What to pair with these pancakes:
We love to serve these saucy pancakes with a hearty side of the perfectly crispy and tender Air Fryer Bacon and / or Air Fryer Breakfast Potatoes!!!
Strawberry Champagne Sauce Ingredients:
- strawberries, tops taken off and halved
- granulated sugar
- lemon juice
- cornstarch
- champagne or orange juice for a non-alcoholic version
Gluten Free Pancake Ingredients:
- BHHY's 1-Minute GF Bisquick Mix
- eggs
- milk or heavy cream
- coconut oil
Strawberry Sauce Substitutions:
Of course, if you don’t have any champagne or you want to make this recipe as a non-alcoholic dish, I get you! Just exchange the champagne for orange juice.
I’ve had it this way too and it does not disappoint!
And if you need a paleo option I would recommend checking out Noshtastic’s Paleo Crepes for a delicious breakfast option!
HOW TO MAKE FLUFFY GLUTEN FREE PANCAKES WITH STRAWBERRY CHAMPAGNE SAUCE:
- In a large skillet over low heat, melt the coconut oil until melted. Place melted oil in a large mixing bowl.
- Add the eggs and milk and whisk until fully combined. Add in the 1-Minute Bisquick Mix and stir until smooth and there are no lumps.
- Turning the heat up on the large skillet to medium-low, place ⅛ cup fulls of the batter into the already coconut-oiled skillet. Let cook for 2-3 minutes on the first side, check to see that it is golden brown and flip to the other side until the same color is seen.
- Using a spatula, remove each pancake from the skillet. Keep cooked pancakes warm by wrapping them in a warm towel on a plate.
Can you double or halve this recipe?
Oh heck yes!
Double your recipe or halve your recipe with all of the ingredients.
Then, follow the instructions just as described in the recipe card.
You will just be spending half the time creating the pancakes, or double the time, creating your pancakes, depending on if you are .doubling or halving the recipe.
Then make your strawberry champagne sauce according to recipe directions! Mmmmmm!
How to store leftover pancakes:
You can store your leftover cooked and cooled pancakes in an airtight container in the fridge for up to 4-5 days.
Because of the cool temperature and the lack of humidity,your pancakes will loose their soft doughy texture the longer they sit in your fridge.
You can also store your leftover gluten-free pancakes in plastic airtight storage baggies in the fridge for the same amount of time.
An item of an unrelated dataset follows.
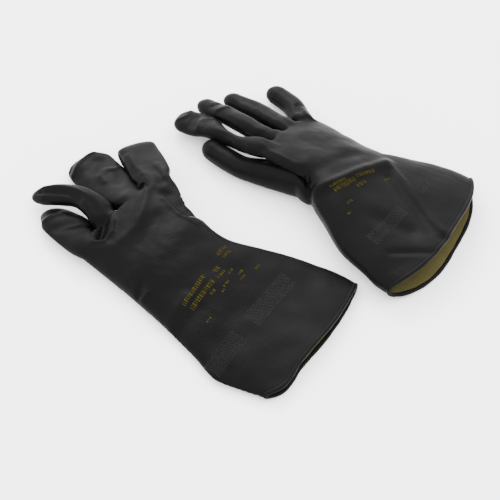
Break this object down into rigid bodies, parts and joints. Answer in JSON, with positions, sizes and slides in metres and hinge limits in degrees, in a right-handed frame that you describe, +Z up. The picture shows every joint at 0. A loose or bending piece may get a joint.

You can also keep your cooked and cooled pancakes in one of the above mentioned containers at room temperature for up to 48 hours.
Keeping the pancakes at room temperature gives you a better chane of keeping that soft, doughy texture to when you are ready to devour more pancakes!
How to store leftover strawberry champagne sauce:
I highly recommend storing leftover smashed strawberry champagne sauce in an airtight container in the fridge for up to 1 week.
You can also store this champagne sauce in a freezer-safe conatiner in the freezer once your sauce has cooled off ot room temperature.
The champange sauce is good stored in your freezer for up to 6 months!
How to reheat your leftovers:
Reheating gluten free pancakes:
To reheat your leftover pancakes, place your pancakes on a microwave-safe plate with no more than 2-3 pancakes placed on the plate on top of one another.
Microwave your pancakes on high power for15-45 seconds, depending on your microwave, the number of pancakes you are reheating at one time, and how hot you like your pancakes.
Once your pancakes are warmed back up to your liking, place a clean kitchen towel over top of the pancakes to keep them warm while you are rehating more pancakes or the champagne sauce!
Reheating Strawberry Champagne Sauce:
To reheat your decadent pancake sauce, simply place your smashed strawberry sauce in a microwave-safe dish with a lid loosely fitted on top where hot air can still escape.
Microwave on hig hpower for 30-60 seconds, stir the sauce, and check to see how hot it is.
If you need your pancake sauce to be a bit warmer, microwave the sauce for another 30-45 seconds, stirring once more, before checking to see the temperature before eating.
This sauce can get very hot very quicky! Don't burn yourself!
Gluten-Free Pancakes with Smashed Strawberry Champagne Sauce
These gluten-free pancakes with smashed strawberry champagne sauce are one for the books! The pancakes are light and fluffy with a touch of coconut sweetness.
Ingredients
- ½ cup of BHHY's 1-Minute GF Bisquick Mix
- 4 eggs
- ¼ cup milk or cream
- 3 tablespoon coconut oil
- For the Champagne Sauce:
- 2 cups strawberries, tops taken off and halved
- ¾ cup granulated sugar
- ½ teaspoon lemon juice
- 1 teaspoon cornstarch
- 3 tablespoon champagne, or orange juice!
Instructions
- In a large skillet over low heat, melt the coconut oil until melted. Place melted oil in a large mixing bowl.
- Add the eggs and milk and whisk until fully combined. Add in the 1-Minute Bisquick Mix and stir until smooth and there are no lumps.
- Turning the heat up on the large skillet to medium-low, place ⅛ cup fulls of the batter into the already coconut-oiled skillet. Let cook for 2-3 minutes on the first side, check to see that it is golden brown and flip to the other side until the same color is seen.
- Using a spatula, remove each pancake from the skillet. Keep cooked pancakes warm by wrapping them in a warm towel on a plate.
Notes
While the pancakes are cooking, make your strawberry champagne sauce:
In a medium saucepan, combine the smashed strawberries (smash with a potato masher or the bottom of a bowl!), sugar, cornstarch, lemon juice, and champagne. Place over medium heat until boiling. Turn down to a simmer and allow to simmer uncovered for 10-15 minutes or until reduced to about half of original volume. Remove from heat and allow to cool for a few minutes before smothering your pancakes with the sauce!